Write out all of the data exactly as it appears.

§

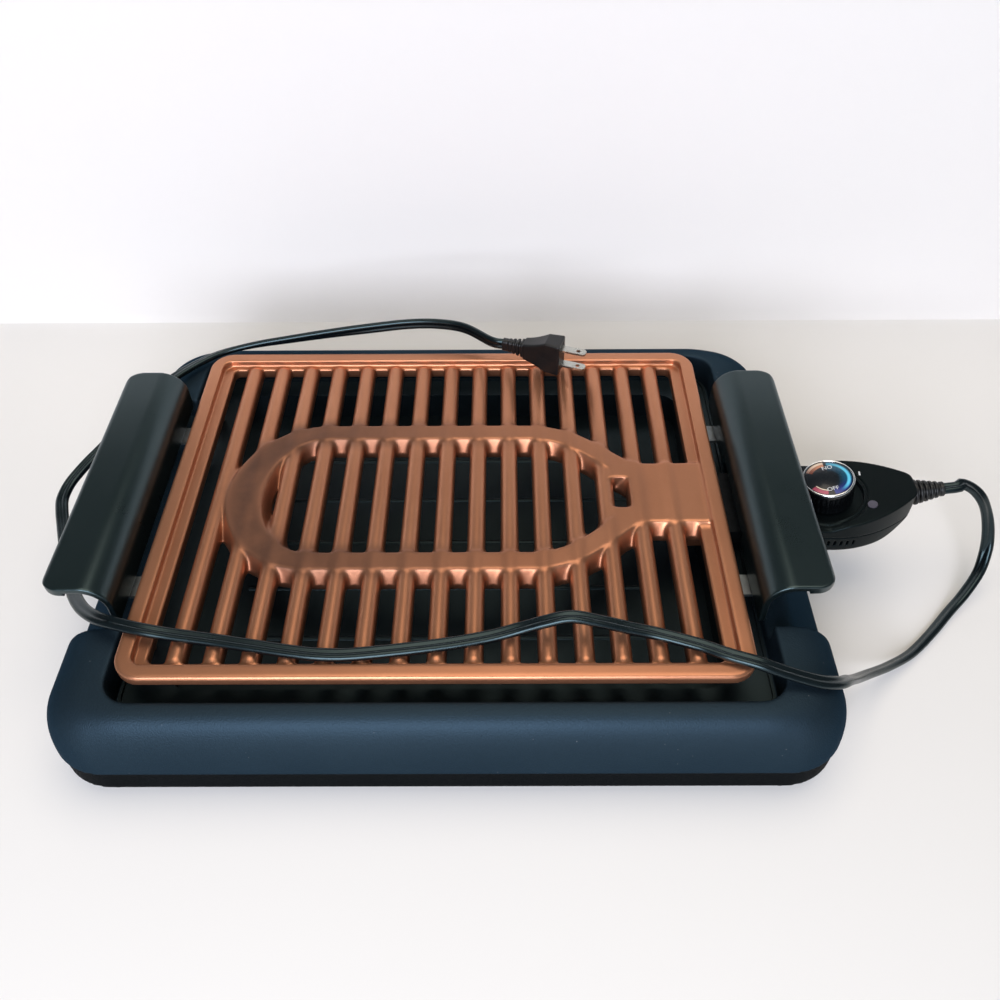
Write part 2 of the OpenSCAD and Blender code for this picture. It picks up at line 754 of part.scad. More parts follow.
module right_handle() {
    // the wall is cut away over the terminals
    w = control_w / 2 + 5;
    color("#22262b") at_plate() difference() {
        handle();
        box([handle_in - 5, -w, -reach / 2], [handle_in + handle_t + 1, w, top_flat + 4]);
    }
}

module left_handle() {
    color("#22262b") at_plate() mirror([1, 0, 0]) handle();
}

module handle_brackets() {
    x0 = boss_x - 6;
    x1 = column_x + 6;
    color("#a3a8aa") at_plate() for (sx = [0, 1], sy = [-1, 1]) mirror([sx, 0, 0])
        translate([(x0 + x1) / 2, sy * bracket_y, -boss_low - bracket_t]) difference() {
            linear_extrude(bracket_t) plan(x1 - x0, bracket_w, 4);
            for (x = [boss_x, column_x])
                translate([x - (x0 + x1) / 2, 0, -1]) cylinder(r = screw_r + fit_gap, h = 9);
        }
}

module bracket_screws() {
    z = -boss_low - bracket_t;
    color("#8d9194") at_plate() for (sx = [-1, 1], sy = [-1, 1], x = [boss_x, column_x])
        translate([sx * x, sy * bracket_y, z]) difference() {
            union() {
                cylinder(r = screw_r, h = bracket_t + 8);
                translate([0, 0, -2.4]) cylinder(r = head_r, h = 2.4);
            }
            box([-0.5, -4, -3], [0.5, 4, -1.3]);
            box([-4, -0.5, -3], [4, 0.5, -1.3]);
        }
}

// ---------------------------------------------------------------- control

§

Answer in full
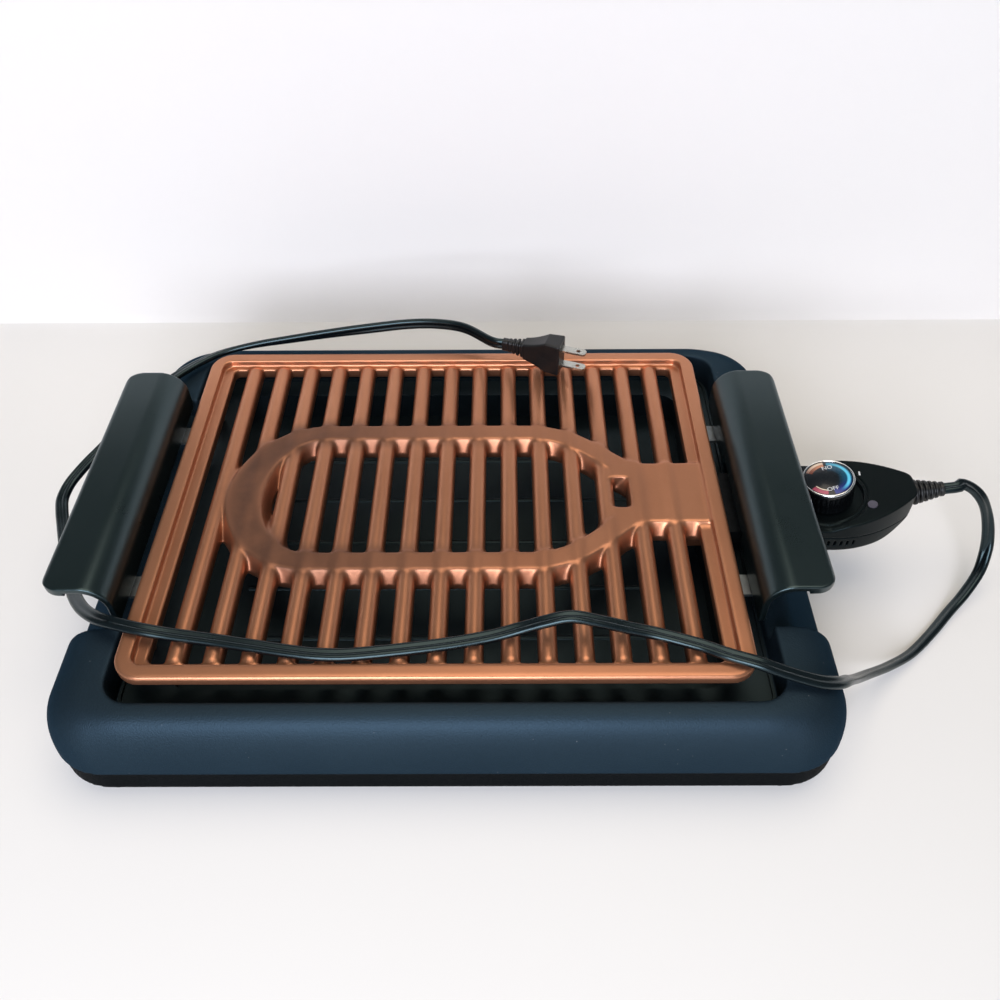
Write part 2 of the OpenSCAD and Blender code for this picture. It picks up at line 754 of part.scad. More parts follow.
module right_handle() {
    // the wall is cut away over the terminals
    w = control_w / 2 + 5;
    color("#22262b") at_plate() difference() {
        handle();
        box([handle_in - 5, -w, -reach / 2], [handle_in + handle_t + 1, w, top_flat + 4]);
    }
}

module left_handle() {
    color("#22262b") at_plate() mirror([1, 0, 0]) handle();
}

module handle_brackets() {
    x0 = boss_x - 6;
    x1 = column_x + 6;
    color("#a3a8aa") at_plate() for (sx = [0, 1], sy = [-1, 1]) mirror([sx, 0, 0])
        translate([(x0 + x1) / 2, sy * bracket_y, -boss_low - bracket_t]) difference() {
            linear_extrude(bracket_t) plan(x1 - x0, bracket_w, 4);
            for (x = [boss_x, column_x])
                translate([x - (x0 + x1) / 2, 0, -1]) cylinder(r = screw_r + fit_gap, h = 9);
        }
}

module bracket_screws() {
    z = -boss_low - bracket_t;
    color("#8d9194") at_plate() for (sx = [-1, 1], sy = [-1, 1], x = [boss_x, column_x])
        translate([sx * x, sy * bracket_y, z]) difference() {
            union() {
                cylinder(r = screw_r, h = bracket_t + 8);
                translate([0, 0, -2.4]) cylinder(r = head_r, h = 2.4);
            }
            box([-0.5, -4, -3], [0.5, 4, -1.3]);
            box([-4, -0.5, -3], [4, 0.5, -1.3]);
        }
}

// ---------------------------------------------------------------- control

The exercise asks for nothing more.